The exceptional preservation came from fine lake sediments mixed with repeated volcanic ash falls. Animals and plants were buried quickly in quiet water or ash-rich mud, which limited decay and protected delicate structures. Paleontologists study the rock layers, fossil positions, feather patterns, and chemical traces to reconstruct ancient ecosystems.

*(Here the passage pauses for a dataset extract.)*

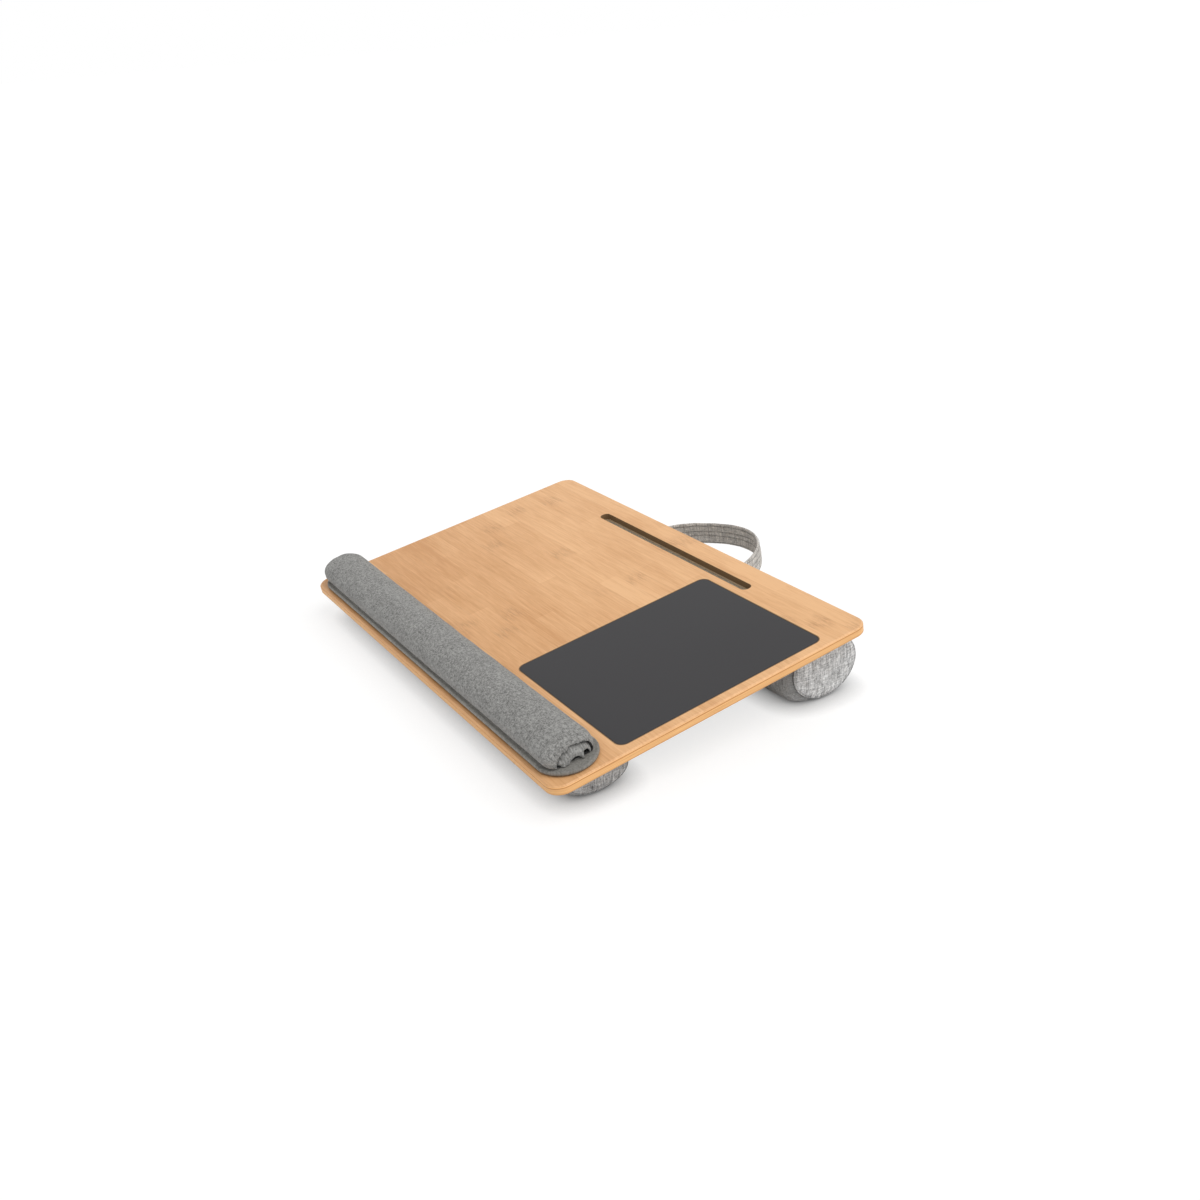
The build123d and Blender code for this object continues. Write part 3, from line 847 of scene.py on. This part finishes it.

The Liaoning discoveries show that feathers first evolved for functions such as insulation, display, or brooding before powered flight became common.

Key Facts

  • The Liaoning fossil beds are mostly Early Cretaceous in age, about 125 million years old.
  • Many Liaoning fossils belong to the Jehol Biota, an ecosystem preserved in lake deposits and volcanic ash.
  • Relative age rule: lower undisturbed rock layers are usually older than higher layers.
  • Radiometric dating uses radioactive decay to estimate rock age, often written as N = N0(1/2)^(t/T).
  • Feathered theropods from Liaoning provide strong evidence that birds evolved from dinosaurs.
  • Rapid burial in fine sediment increases preservation because it slows scavenging, decay, and physical damage.

Vocabulary

Liaoning Fossil Beds
A group of fossil-rich rock deposits in northeastern China famous for exceptionally preserved Early Cretaceous organisms.
Jehol Biota
The ancient community of plants, animals, and microorganisms preserved in the Liaoning region and nearby areas.
Theropod
A group of mostly meat-eating dinosaurs that includes Tyrannosaurus, Velociraptor, and the ancestors of birds.
Volcanic ash
Fine particles erupted from a volcano that can settle into sediment and help preserve or date fossils.
Lagerstätte
A fossil deposit with unusually high-quality preservation, often including soft tissues or delicate body parts.

Common Mistakes to Avoid

  • Assuming every feathered dinosaur could fly, which is wrong because many Liaoning species had feathers used for insulation, display, or brooding rather than powered flight.
  • Treating fossils as exact photographs of the past, which is wrong because fossil shape can be distorted by decay, pressure, transport, and rock deformation.
  • Ignoring the rock layer around a fossil, which is wrong because the surrounding sediment provides key evidence about age, environment, and burial conditions.
  • Thinking volcanic ash always destroys evidence, which is wrong because fine ash can rapidly bury organisms and also provide minerals useful for dating the fossil layer.

Practice Questions

  1. 1 A volcanic ash layer above a fossil is dated to 124 million years old, and an ash layer below it is dated to 126 million years old. What age range is most likely for the fossil?
  2. 2 A sediment layer is 2.4 meters thick. If sediment accumulated at an average rate of 0.3 millimeters per year, about how many years did it take to form the layer?
  3. 3 A fossil slab shows a small theropod with long feathers on its arms and tail but no strong evidence of flight muscles. Explain two possible functions of the feathers besides powered flight.